The Department of Labor (DOL) has a process to grant administrative exemptions for individual retirement account (IRA) transactions that would otherwise be prohibited by law, such as an IRA buying investment property from the IRA owner. DOL evaluates applications using statutory criteria and follows administrative procedures codified in regulations. Applications for proposed transactions that are substantially similar to certain other transactions previously granted exemptions may follow an expedited process.

Prohibited Transaction Exemption Applications for Individual Retirement Accounts Processed by the Department of Labor (DOL), January 1, 2006 through May 16, 2017

Application status

Individual

EXPROa

Withdrawn

28

28

Granted

20

28

Denied

11

5

Closed administratively or other

4

n/a

Total

63

61

Source: GAO analysis of DOL data. | GAO-19-495

aEXPRO is the common name for a class exemption that allows DOL to authorize relief from the prohibited transactions rules on an expedited basis, generally a shorter period of time than it takes to review individual applications.

As shown in the figure, GAO found that roughly half (56) of the IRA prohibited transaction exemption applications it reviewed were withdrawn by the applicant before the review process was completed. In reviewing processed applications, GAO found that most of the prohibited transactions for which an exemption was sought involved the sale of IRA assets. With regard to DOL's application review process, GAO found that DOL has not sufficiently documented internal policies and procedures to help ensure effective internal control of its process. Documenting procedures could increase transparency about how applications are handled, reduce the risk of DOL employees carrying out their duties inconsistently, and provide a means to retain organizational knowledge should key personnel leave unexpectedly.

Although DOL and the Internal Revenue Service (IRS) share some information as part of their oversight responsibility for prohibited IRA transactions, no formal mechanism exists to help guide collaboration between the agencies. Of the 124 IRA applications GAO reviewed, only eight reflected DOL contact with IRS. GAO found that DOL has information about requested exemptions to prohibited IRA transaction rules that could be useful to IRS in carrying out its oversight responsibilities. For example, DOL does not share information on denials—information that could be useful as prohibited transaction examples for IRS examiner training and educational outreach to IRA owners. In prior work on interagency collaboration, GAO has found that formal agreements, such as a memorandum of understanding, can help agencies monitor, evaluate, and update interagency collaboration. Formalizing the sharing of information between DOL and IRS regarding IRA prohibited transaction exemptions could help the agencies better support their current coordination efforts and identify additional opportunities for greater collaboration.

Why GAO Did This Study

IRA owners are able to invest in a wide variety of assets, but they are prohibited from engaging in certain transactions involving IRA assets. IRA owners who engage in prohibited transactions may incur increased income tax liability, additional taxes, and the loss of the tax-advantaged status of their accounts. DOL can grant exemptions from the prohibited transaction rules. IRS enforces tax laws relating to IRAs and can assess additional taxes.

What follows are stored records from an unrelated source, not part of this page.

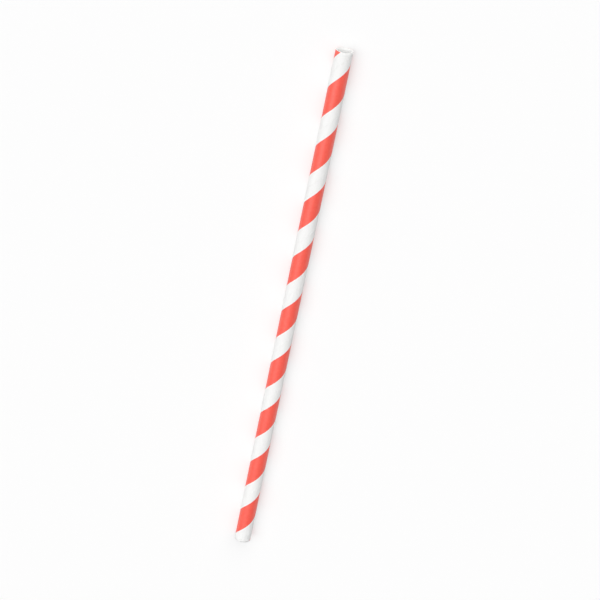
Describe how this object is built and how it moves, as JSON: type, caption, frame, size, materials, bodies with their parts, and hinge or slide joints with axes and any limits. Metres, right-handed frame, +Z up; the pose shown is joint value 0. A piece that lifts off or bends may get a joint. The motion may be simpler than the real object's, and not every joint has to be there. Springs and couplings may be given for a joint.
{
  "type": "paper drinking straw",
  "caption": "Spiral-wound paper tube, open at both ends and cut square, with one printed stripe winding round it: a drinking straw.",
  "frame": {"origin": "middle of the length, on the surface that the straw lies on, straight below its axis", "axes": "+X along the straw towards the end that shows at the top of the picture, +Z up, +Y across"},
  "size_m": [0.197, 0.006, 0.006],
  "materials": {
    "printed_paper": "uncoated white paper, printed outside with a warm red stripe"
  },
  "bodies": {
    "root": {"straw": "printed_paper"}
  },
  "joints": []
}
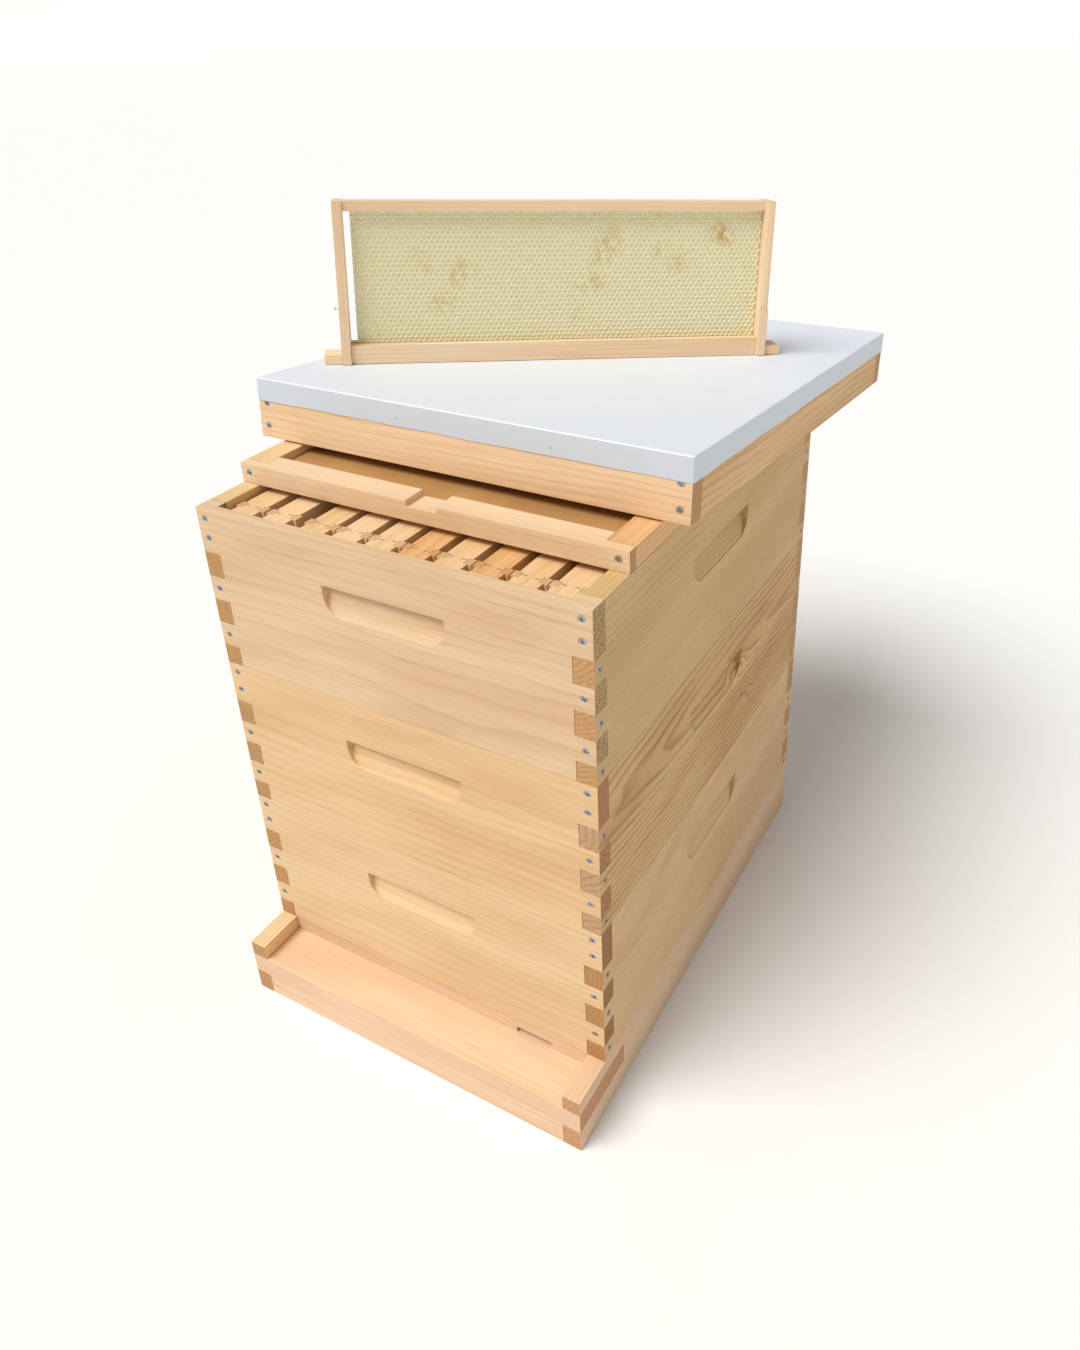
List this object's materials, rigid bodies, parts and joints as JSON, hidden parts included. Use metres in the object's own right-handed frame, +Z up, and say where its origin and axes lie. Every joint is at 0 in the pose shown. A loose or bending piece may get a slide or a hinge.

GAO was asked to examine (1) DOL's process for granting exemptions for prohibited IRA transactions and outcomes of that process, and (2) the extent to which DOL and IRS collaborate on oversight of prohibited transaction rules for IRAs. GAO reviewed relevant federal laws and regulations; examined agency guidance, exemption process documentation, and application case files; assessed interagency coordination using internal control standards and prior work on interagency collaboration; and interviewed DOL and IRS officials.

Recommendations

GAO is recommending that DOL and IRS establish a formal means—such as a memorandum of understanding or other mechanism—to collaborate on oversight of prohibited IRA transaction exemptions. GAO is also recommending that DOL document policies and procedures for managing the exemptions process. DOL and IRS generally agreed with GAO's recommendations.

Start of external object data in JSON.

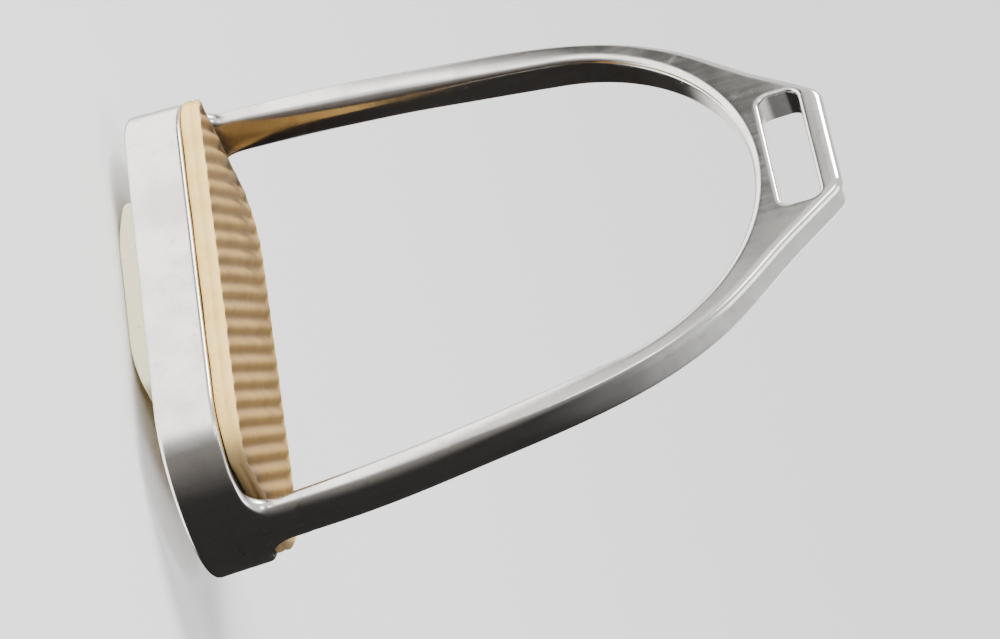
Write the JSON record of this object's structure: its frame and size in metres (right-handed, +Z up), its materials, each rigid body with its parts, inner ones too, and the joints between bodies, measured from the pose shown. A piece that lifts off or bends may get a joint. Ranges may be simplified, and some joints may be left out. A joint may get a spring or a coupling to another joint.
{
  "type": "stirrup iron",
  "caption": "Polished stirrup iron with a leather slot in its eye, a round arch and a wide open tread filled by a ribbed rubber pad with a hollow lip underneath.",
  "frame": {"origin": "centre of the footprint, on the level bottom edge of the pad's lip, which is the lowest line of the part", "axes": "+X across the iron from branch to branch, -Y the front, +Z up from the tread to the eye"},
  "size_m": [0.127, 0.047, 0.1595],
  "materials": {
    "iron": "polished, lightly worn and spotted",
    "pad": "matt, aged cream rubber"
  },
  "bodies": {
    "root": {"iron": "iron", "tread_pad": "pad"}
  },
  "joints": []
}
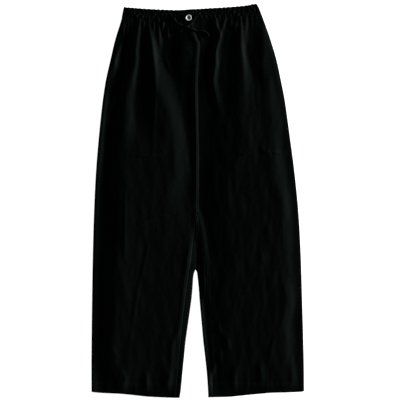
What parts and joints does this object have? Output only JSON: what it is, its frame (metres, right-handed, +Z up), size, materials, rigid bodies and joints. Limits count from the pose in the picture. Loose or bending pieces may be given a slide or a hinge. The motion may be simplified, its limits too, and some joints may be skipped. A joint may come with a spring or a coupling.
{
  "type": "drawstring trousers",
  "caption": "Wide straight-leg trousers laid flat, with a gathered elastic waistband, a flat button tab and a thin knotted drawstring.",
  "frame": {"origin": "middle of the outline seen from above, on the surface that the trousers lie on", "axes": "+X to the viewer's right across the garment, +Y from the hems to the waist, +Z up out of the surface, front side up"},
  "size_m": [0.5321, 0.9854, 0.0184],
  "materials": {
    "cloth": "soft black viscose-type twill with a slight lustre",
    "cord": "matt black braided cord",
    "button": "grey marbled polyester resin, satin rim"
  },
  "bodies": {
    "root": {"front_left": "cloth", "front_right": "cloth", "back_left": "cloth", "back_right": "cloth", "waistband_back": "cloth", "waistband_front_left": "cloth", "waistband_front_right": "cloth", "waistband_tab": "cloth", "button": "button", "drawstring_left_run": "cord", "drawstring_right_run": "cord", "drawstring_left_tail": "cord", "drawstring_right_tail": "cord", "drawstring_knot": "cord"}
  },
  "joints": []
}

Recommendations for Executive Action

Agency Affected Recommendation Status
Department of Labor The Secretary of Labor should document internal policies and procedures for managing the IRA prohibited transaction exemption process. (Recommendation 1)
Closed – Implemented
DOL agreed with this recommendation and planned to create an internal procedure manual which will document the Office of Exemption Determinations' process for managing IRA prohibited transaction exemption applications. In January 2021, DOL stated that the process and procedures applicable to applying for, reviewing, granting, or denying an exemption request are set forth in 29 CFR part 2570, subpart B (76 FR 66637, 66644, October 27, 2011). DOL's Office of Exemption Determinations (OED) follows these written codified procedures when processing applications for exemptions involving IRAs or ERISA covered plans. OED grants exemption only after making the required statutory findings and management is directly involved in the operational processes of the office. OED developed and implemented an internal procedural manual which documents the internal process for managing IRA prohibited transaction exemption applications, including a procedure to coordinate with the IRS. GAO confirmed that the OED's new internal procedural manual documents this process in detail and provides for a procedure to coordinate with IRS on IRA prohibited transactions.
Department of Labor The Secretary of Labor, in consultation with the Commissioner of Internal Revenue, should establish a formal means, such as a memorandum of understanding or other mechanism, to support and guide DOL's and IRS's collaborative efforts to oversee IRA prohibited transaction exemptions. (Recommendation 2)
Closed – Implemented
DOL agreed with GAO's June 2019 recommendation and has taken action working with IRS to establish a formal coordination mechanism to support their shared oversight of IRA prohibited transaction rules. In August 2019, DOL agreed to contact IRS within 25 days of DOL's Office of Exemption Determinations receiving an IRS prohibited transaction exemption application. DOL is to relay the nature of the exemption application while not identifying the specific application to avoid disclosure concerns. DOL documented the new coordination mechanism in its internal procedure guide issued in December 2020. If effectively implemented by DOL and IRS, the formal information sharing will help DOL determine if an IRA exemption would raise tax law issues for IRS.
Internal Revenue Service The Commissioner of Internal Revenue, in consultation with the Secretary of Labor, should establish a formal means, such as a memorandum of understanding or other mechanism, to support and guide DOL's and IRS's collaborative efforts to oversee IRA prohibited transaction exemptions. (Recommendation 3)
Closed – Implemented
IRS agreed with GAO's June 2019 recommendation and has taken action working with DOL to establish a formal coordination mechanism to support their shared oversight of IRA prohibited transaction rules. In August 2019, DOL agreed to contact IRS within 25 days of DOL's Office of Exemption Determinations receiving an IRS prohibited transaction exemption application. DOL is to relay the nature of the exemption application while not identifying the specific application to avoid disclosure concerns. DOL documented the new coordination mechanism in its internal procedure guide issued in December 2020. If effectively implemented by IRS and DOL, the formal information sharing will allow IRS to raise tax law issues for DOL consideration. Using the coordination mechanism, IRS Office of Chief Counsel is responsible for coordinating with DOL on tax law issues. In July 2021, this office told GAO that it will reach out to other IRS units as needed. The information sharing from DOL, if effectively communicated within IRS, could help IRS identify emerging issues or trends in potential prohibited transactions marketed to IRA owners.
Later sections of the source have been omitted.